Facebook, whose parent company recently changed its name to Meta, will show it has no interest in making the online world safe if it quits Australia over laws holding it liable for defamation on its platform, Aussie Prime Minister Scott Morrison said on Monday.
In the latest of several attempts to hold global internet companies to greater account for content on their platforms, Australia plans to make them share the identities of people with anonymous accounts if another person accuses them of defamation.
If the social media company fails to give that information, it must assume legal liability. The proposed law would also make social media operators legally responsible for defamatory comments beneath publishers’ posts on their platforms, Reuters reported from Australia.
Asked on TV station Nine News if he was worried Facebook might quit Australia over the new law, Morrison said doing that “would be an admission that they have no interest in making the online world safe”.
It was not free speech “to hide in your basement as a masked troll and abuse and harass and stalk people,” Morrison said.
“If you want to say something, then you should say who you are, and if the social media company lets you do that with a mask on, then we’ll hold them to account,” he added.

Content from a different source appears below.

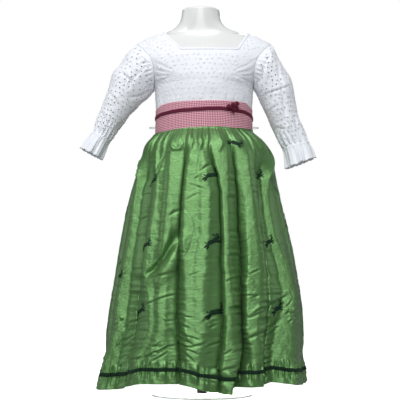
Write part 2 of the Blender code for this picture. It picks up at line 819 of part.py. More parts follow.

A Facebook spokesperson declined to comment. The company has previously said it could not reasonably be expected to monitor all comments on its website for defamation, and that it often has less access to users’ pages than the users themselves.
Representatives for Twitter and YouTube, which is owned by Alphabet Inc.’s Google, declined to comment.

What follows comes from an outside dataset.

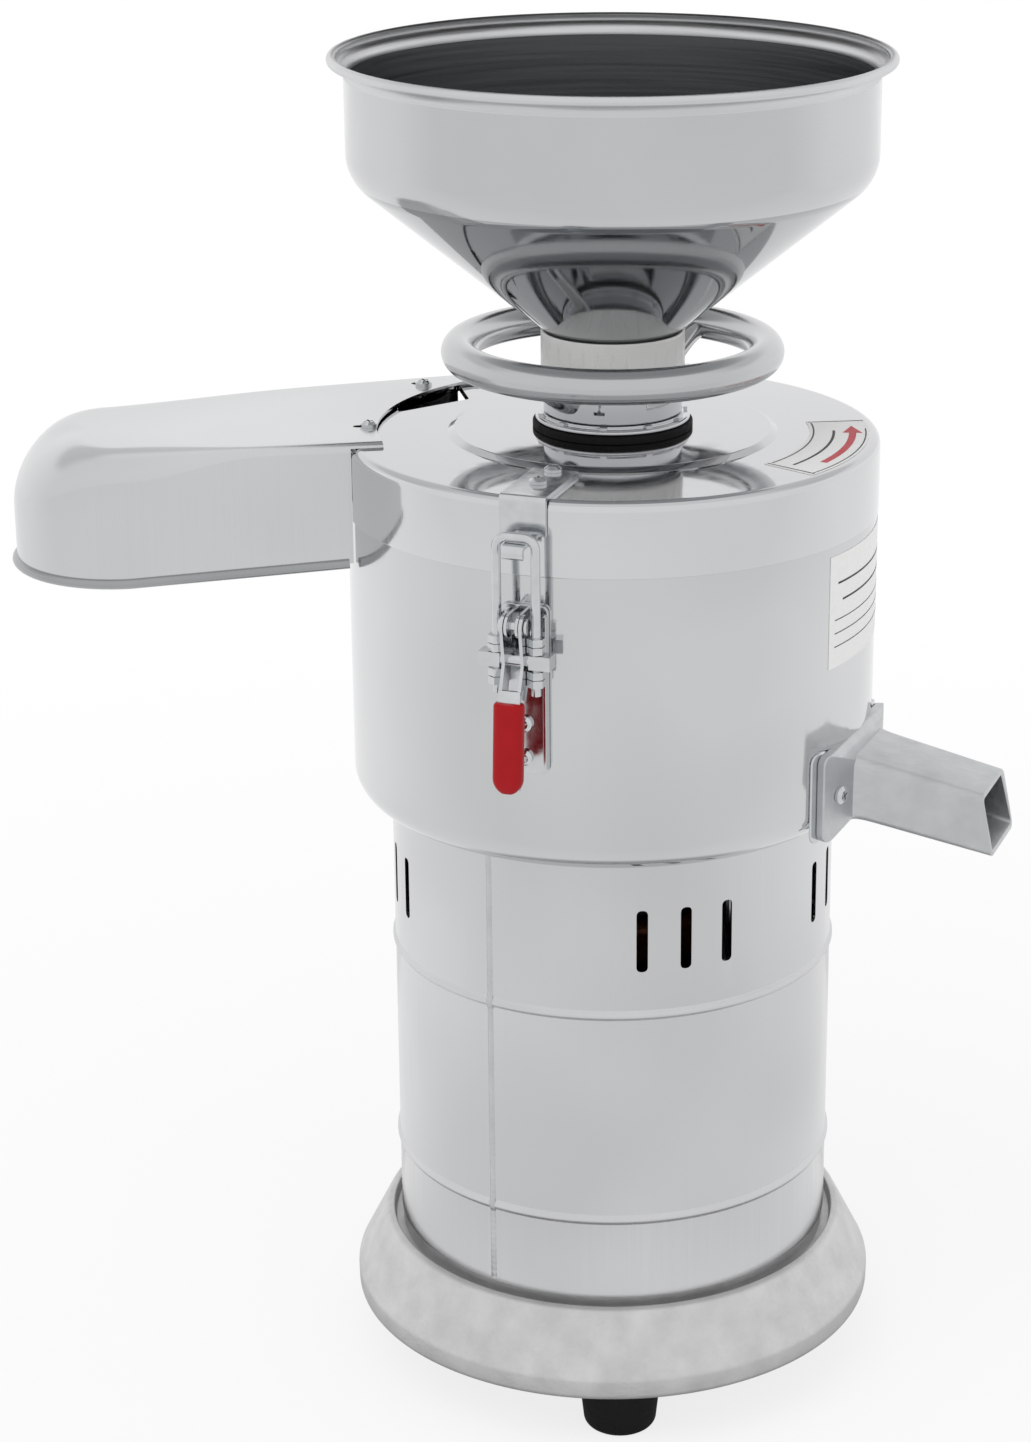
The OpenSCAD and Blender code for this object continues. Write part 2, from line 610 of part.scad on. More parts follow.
module hopper() color("#a8acb0") rotate_extrude() polygon(concat(
    [[tube_r - tube_t - 1.3, 455], [tube_r - tube_t - 0.1, 455],
     [tube_r - tube_t - 0.1, cone_z - 2.5], [23.3, cone_z]],
    arc([hopper_r - bowl_bend_r, bowl_bend_z], bowl_bend_r, -cone_lean, 0, 6),
    arc([hopper_r, hopper_top_z - 4] + lip_flare_r * [1, -1], lip_flare_r, 180, 95, 6),
    arc([hopper_r + lip_flare_r, hopper_top_z - 2], 2, -80, 150, 9),
    arc([hopper_r, hopper_top_z - 4] + lip_flare_r * [1, -1], lip_flare_r + hopper_t, 102, 180, 6),
    arc([hopper_r - bowl_bend_r, bowl_bend_z], bowl_bend_r - hopper_t, 0, -cone_lean, 6),
    [[22.5, cone_z + 1.4], [tube_r - tube_t - 1.3, cone_z - 2]]));

// ---------- latches, drawn at the front ----------

// Sheet of thickness t standing in the plane of radius and height, at x
module cheek(x, t) translate([x, 0, 0]) rotate([90, 0, -90]) mirror([0, 0, 1])
    linear_extrude(t) children();

module latch_plate(a) color("#b3b6b9") at_azimuth(a) difference() {
    union() {
        translate([0, -drum_r - 0.15, 359.75]) rotate([90, 0, 0]) linear_extrude(2)
            round_rect(plate_w, 73.5, 3);
        for (s = [-1, 1]) translate([s * (plate_w / 2 - 0.7) - 0.7, -drum_r - 5, 326])
            cube([lever_t, 4, 67]);
        for (s = [-1, 1]) cheek(s * (cheek_x + lever_t / 2) - lever_t / 2, lever_t) {
            circle_at(pivot, 5);
            translate([drum_r + 1.5, pivot[1] - 5]) square([pivot[0] - drum_r - 1.5, 10]);
        }
        cheek(-6.2, 12.4) circle_at(pivot, 1.95);
        for (x = [-6.2, 4.95]) cheek(x, 1.25) circle_at(pivot, 3.4);
    }
    for (z = plate_screw_z) translate([0, -100, z]) rotate([90, 0, 0])
        cylinder(h = 30, r = m4_hole_r, $fn = 32);
}

module circle_at(p, r) translate(p) circle(r = r, $fn = 40);

module lever(a) color("#b9bcbf") at_azimuth(a) {
    for (s = [-1, 1]) cheek(s * (lever_x + 0.1 + lever_t / 2) - lever_t / 2, lever_t)
        difference() {
            union() {
                circle_at(pivot, 5);
                circle_at(trunnion, 5);
                bar2d(pivot, trunnion, 10);
                bar2d(trunnion, [133, 362], 8);
                bar2d([131.5, 365], [133.6, 360.6], 8);
            }
            circle_at(pivot, 2);
            circle_at(trunnion, 3.05);
        }
    cheek(-lever_x - 1.5, 2 * lever_x + 3) bar2d([136.2, 365], [137.3, 356], 1.6);
    cheek(-5.2, 10.4) bar2d([137.2, 358.5], [139.6, 323], 2);
}

// Dipped vinyl grip on the lever's tongue
module grip(a) color("#b81d24") at_azimuth(a) translate([0, -grip_at[0], grip_at[1]])
    rotate([-3.9, 0, 0]) difference() {
        union() {
            translate([0, 0, -17]) linear_extrude(36) round_rect(13, 7.5, 3.2);
            translate([0, 0, -20]) linear_extrude(3.1) round_rect(11, 5.5, 2.6);
        }
        translate([-5.4, -1.25, -18.5]) cube([10.8, 2.5, 40]);
    }

module bail(a) color("#a9abae") at_azimuth(a) translate([0, -trunnion[0], 0]) {
    r_bend = 5;
    half = bail_w / 2;
    for (s = [-1, 1]) {
        translate([s * half, 0, 361]) cylinder(h = bail_top_z - r_bend - 361, r = bail_bar_r, $fn = 32);
        translate([s * (half - r_bend), 0, bail_top_z - r_bend]) rotate([90, 0, 0])
            rotate([0, 0, s > 0 ? 0 : 90]) rotate_extrude(angle = 90) translate([r_bend, 0])
                circle(r = bail_bar_r, $fn = 32);
        for (z = [365, 368.6, 379.2, 382.8]) translate([s * half, 0, z]) rotate([0, 0, 30])
            cylinder(h = 3.2, r = 3.9, $fn = 6);
        translate([s * (half + 1) - 4.6, -3.6, trunnion[1] - 3]) translate([s * 1.4, 0, 0])
            cube([9.2, 7.2, 6]);
    }
    translate([-half + r_bend, 0, bail_top_z]) rotate([0, 90, 0])
        cylinder(h = bail_w - 2 * r_bend, r = bail_bar_r, $fn = 32);
    translate([-half, 0, trunnion[1]]) rotate([0, 90, 0]) cylinder(h = bail_w, r = 3, $fn = 40);
}

module hook(a) color("#b3b6b9") at_azimuth(a) difference() {
    union() {
        cheek(-10, 20) {
            translate([77, lid_top_z + 0.05]) square([40.2, 2]);
            polygon(concat([[116.9, lid_top_z + 0.05]], arc([116.9, lid_top_z - 0.2], 2.25, 90, 0, 5),
                [[119.15, lip_z + 1], [117.15, lip_z + 1], [117.15, lid_top_z - 2.6]]));
        }
        cheek(-hook_lip_w / 2, hook_lip_w) {
            translate([117.15, lip_z - 3]) square([2, 6]);
            translate([117.15, lip_z - 2]) square([12, 2]);
            polygon(concat(arc([129, lip_z - 3.4], 3.4, 90, -50, 8),
                arc([129, lip_z - 3.4], 1.5, -50, 90, 8)));
        }
    }
    for (r = hook_screw_r) translate([0, -r, lid_top_z - 6]) cylinder(h = 20, r = m4_hole_r, $fn = 32);
}

module front_latch_plate() latch_plate(latch_az);
module front_lever() lever(latch_az);
module front_grip() grip(latch_az);
module front_bail() bail(latch_az);
module front_hook() hook(latch_az);
module rear_latch_plate() latch_plate(rear_az);
module rear_lever() lever(rear_az);
module rear_grip() grip(rear_az);
module rear_bail() bail(rear_az);
module rear_hook() hook(rear_az);

module latch_screws() color("silver") for (a = [latch_az, rear_az]) at_azimuth(a) {
    for (z = plate_screw_z) translate([0, -drum_r - 2.2, z]) rotate([90, 0, 0])
        pan_screw(3.6, 2, 4.6);
    for (r = hook_screw_r) translate([0, -r, lid_top_z + 2.1]) pan_screw(3.8, 2, 5);
}

// ---------- labels ----------

module lid_label() color("#f2f2f0") translate([0, 0, lid_top_z + 0.02]) rotate([0, 0, -42])
    rotate_extrude(angle = 50) translate([86, 0]) square([26, 0.25]);

module drum_label() color("#f2f2f0") rotate([0, 0, -38]) translate([0, 0, 354])
    rotate_extrude(angle = 62) translate([drum_r + 0.02, 0]) square([0.25, 50]);

base_casting();
foot_front();
foot_right();
foot_left();
foot_screws();
motor_jacket();
cable_gland();
switch_housing();
switch_rocker();
bearing_flange();
stator_core();
stator_windings();
spacer_sleeves();
tie_bolts();
lower_bearing();
upper_bearing();
run_capacitor();
terminal_block();
rotor_core();
motor_shaft();
cooling_fan();
shaft_seal();
slinger_ring();
drum();
milk_spout();
spout_gasket();
spout_screws();
strainer_basket();
lower_stone();
stone_nut();
upper_stone();
stone_holder();
feed_tube();
nylon_collar();
lid();
lid_gasket();
lid_boss();
guide_pins();
residue_hood();
hood_screws();
neck_seal();
threaded_sleeve();
handwheel();
hopper();
front_latch_plate();
front_lever();
front_grip();
front_bail();
front_hook();
rear_latch_plate();
rear_lever();
rear_grip();
rear_bail();
rear_hook();
latch_screws();
lid_label();
drum_label();
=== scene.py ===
"""Looks of the nut butter grinder: polished sheet, cast aluminium, rubber, nylon and print.

Lengths are in millimetres, unless a name ends in _M or _PX, and are turned to metres when
a mesh is made. Azimuths are in degrees and run from the front towards +X.
"""
import json
import math

import bmesh
import bpy
import numpy as np
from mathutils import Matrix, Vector

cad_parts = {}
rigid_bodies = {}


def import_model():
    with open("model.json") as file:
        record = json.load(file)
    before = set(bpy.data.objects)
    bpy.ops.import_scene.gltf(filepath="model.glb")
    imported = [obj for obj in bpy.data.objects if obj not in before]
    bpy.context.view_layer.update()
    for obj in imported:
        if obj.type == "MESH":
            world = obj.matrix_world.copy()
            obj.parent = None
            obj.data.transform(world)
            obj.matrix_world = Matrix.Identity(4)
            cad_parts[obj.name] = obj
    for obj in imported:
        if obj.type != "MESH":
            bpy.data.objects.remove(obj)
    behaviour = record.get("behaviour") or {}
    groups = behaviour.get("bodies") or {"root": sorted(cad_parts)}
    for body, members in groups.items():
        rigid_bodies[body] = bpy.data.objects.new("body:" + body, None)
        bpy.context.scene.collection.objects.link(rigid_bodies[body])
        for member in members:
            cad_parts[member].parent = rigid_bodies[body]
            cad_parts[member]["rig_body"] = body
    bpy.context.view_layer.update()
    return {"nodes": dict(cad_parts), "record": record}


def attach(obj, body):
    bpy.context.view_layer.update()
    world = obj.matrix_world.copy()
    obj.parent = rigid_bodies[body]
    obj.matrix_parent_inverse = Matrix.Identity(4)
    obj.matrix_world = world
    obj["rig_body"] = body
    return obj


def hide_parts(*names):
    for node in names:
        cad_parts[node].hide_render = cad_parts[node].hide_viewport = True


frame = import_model()
MM = 0.001

# ---------- real sizes, the same as the construction's ----------

BASE_R, BASE_Z, BASE_TOP_Z = 121, 26, 64.5
DECK_Z, JACKET_Z, JACKET_TOP_Z = 62, 67, 277
JACKET_R, JACKET_T = 100, 1.2
BEAD_Z, BEAD_H, BEAD_OUT = (105.5, 205), 5, 1.2
VENT_W, VENT_LEN, VENT_Z, VENT_STEP = 5, 28.7, 225.6, 11.2
VENT_GROUPS = (-78, 18.5, 75, 138, -142)
SEAM_AZ = -32.4
DRUM_R, DRUM_T, DRUM_Z, DRUM_FILLET = 116.5, 2.5, 277, 13
SEAM_Z, LID_TOP_Z, LID_R, LID_T = 408.6, 441, 117, 3
DISC_R, DISC_RISE = 69.7, 2
HOPPER_R, HOPPER_TOP_Z, CONE_Z, HOPPER_T = 113.5, 605, 481, 1.5
BOWL_BEND_R, BOWL_BEND_Z, CONE_LEAN, LIP_FLARE_R = 20, 564, 51, 5
WHEEL_R, WHEEL_BAR_R, WHEEL_Z = 67, 7.5, 476.6
NECK_Z, STEP_Z = 443, 446.6
HOOD_TIP, HOOD_TIP_R = np.array((-215.5, -4.5)), 47
HOOD_NEAR, HOOD_FAR, HOOD_CORNER_R = np.array((-92.0, -23.0)), np.array((-45.0, 94.0)), 7
HOOD_ROOT_Z, HOOD_RIM_Z, HOOD_TOP_Z, HOOD_SHEET_T = 391, 386, 443.2, 1.2
PLATE_INNER_R = 103
HOOD_SCREWS = ((-106.5, -3.5), (-86.5, 70))
SPOUT_AZ, TUBE_AZ, SPOUT_PLATE_Z = 67.5, 70.2, 297.5
SPOUT_HOLE_W, SPOUT_HOLE_Z = 34, (286.5, 306.5)
HOOD_FOLD_R, HOOD_FOLD_GROWTH, HOOD_TIP_GROWTH, HOOD_WIRE_R = 4, 9, 20, 2.2
SWITCH_HOLE_W, SWITCH_HOLE_Z, GLAND_HOLE_R, GLAND_Z = 28.4, (136, 158.4), 8.1, 86
LATCHES = {"front": -18, "rear": 162}
GRIP_AT = (138.36, 341)
SHARP_DEG = 35

# ---------- camera ----------

PHOTO_LONG_SIDE_PX = 1442
FOCAL_PX = 3300
CAMERA_MM = (0, -1402, 812.6)
CAMERA_PITCH = 19.9
AXIS_RIGHT_OF_CENTRE_PX = 97.2


bpy.context.scene.view_settings.view_transform = "Standard"


def make_camera():
    """Camera at the front, looking down; its shift sets the machine's axis off the middle."""
    data = bpy.data.cameras.new("camera")
    data.sensor_width = 36
    data.lens = FOCAL_PX / PHOTO_LONG_SIDE_PX * data.sensor_width
    data.shift_x = -AXIS_RIGHT_OF_CENTRE_PX / PHOTO_LONG_SIDE_PX
    camera = bpy.data.objects.new("camera", data)
    camera.location = [c * MM for c in CAMERA_MM]
    camera.rotation_euler = (math.radians(90 - CAMERA_PITCH), 0, 0)
    bpy.context.scene.collection.objects.link(camera)
    bpy.context.scene.camera = camera


make_camera()

# ---------- materials ----------


def linear(hex_colour):
    """sRGB hex to linear RGBA."""
    c = np.array([int(hex_colour[i:i + 2], 16) / 255 for i in (1, 3, 5)])
    c = np.where(c <= 0.04045, c / 12.92, ((c + 0.055) / 1.055) ** 2.4)
    return (*c, 1.0)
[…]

Twitter has said it routinely cooperates with legal requests for user identities, but that it values the importance of protecting whistleblowers.

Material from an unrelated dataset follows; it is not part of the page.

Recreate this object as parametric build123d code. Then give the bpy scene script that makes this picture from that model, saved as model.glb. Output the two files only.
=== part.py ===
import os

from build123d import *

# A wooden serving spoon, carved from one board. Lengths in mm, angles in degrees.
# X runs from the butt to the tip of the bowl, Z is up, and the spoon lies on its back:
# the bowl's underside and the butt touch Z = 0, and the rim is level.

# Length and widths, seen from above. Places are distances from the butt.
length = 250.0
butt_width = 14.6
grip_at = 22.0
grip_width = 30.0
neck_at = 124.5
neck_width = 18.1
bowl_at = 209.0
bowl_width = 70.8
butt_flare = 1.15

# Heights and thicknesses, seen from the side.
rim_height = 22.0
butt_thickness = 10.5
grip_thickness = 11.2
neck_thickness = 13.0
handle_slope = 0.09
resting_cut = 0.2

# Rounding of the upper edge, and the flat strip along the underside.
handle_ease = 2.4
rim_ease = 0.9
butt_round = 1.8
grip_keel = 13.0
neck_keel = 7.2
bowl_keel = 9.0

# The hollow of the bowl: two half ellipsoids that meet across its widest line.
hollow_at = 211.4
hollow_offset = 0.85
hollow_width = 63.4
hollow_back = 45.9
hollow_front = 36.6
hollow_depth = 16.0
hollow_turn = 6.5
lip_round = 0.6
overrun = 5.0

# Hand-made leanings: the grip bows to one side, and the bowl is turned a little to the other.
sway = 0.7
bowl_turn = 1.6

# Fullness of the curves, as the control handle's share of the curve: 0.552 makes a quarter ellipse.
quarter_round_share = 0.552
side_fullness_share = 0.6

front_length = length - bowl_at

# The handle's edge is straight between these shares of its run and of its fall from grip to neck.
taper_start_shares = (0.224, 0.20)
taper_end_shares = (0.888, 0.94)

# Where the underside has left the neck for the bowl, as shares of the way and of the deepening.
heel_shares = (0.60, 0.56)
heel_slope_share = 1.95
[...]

In February, global social media companies threatened to quit Australia over laws making them pay media outlets for content appearing on their websites. That standoff culminated in Facebook cutting all third-party content from Australian accounts for more than a week, before it resumed its service and struck deals to pay media providers.
However, Big Tech companies like FB, Twitter, Amazon and Google are increasingly being put under regulatory lens by governments round the world, who feel that these entities not only allow their platforms to be used by trolls to harass people, but also use their financial muscle to break local laws.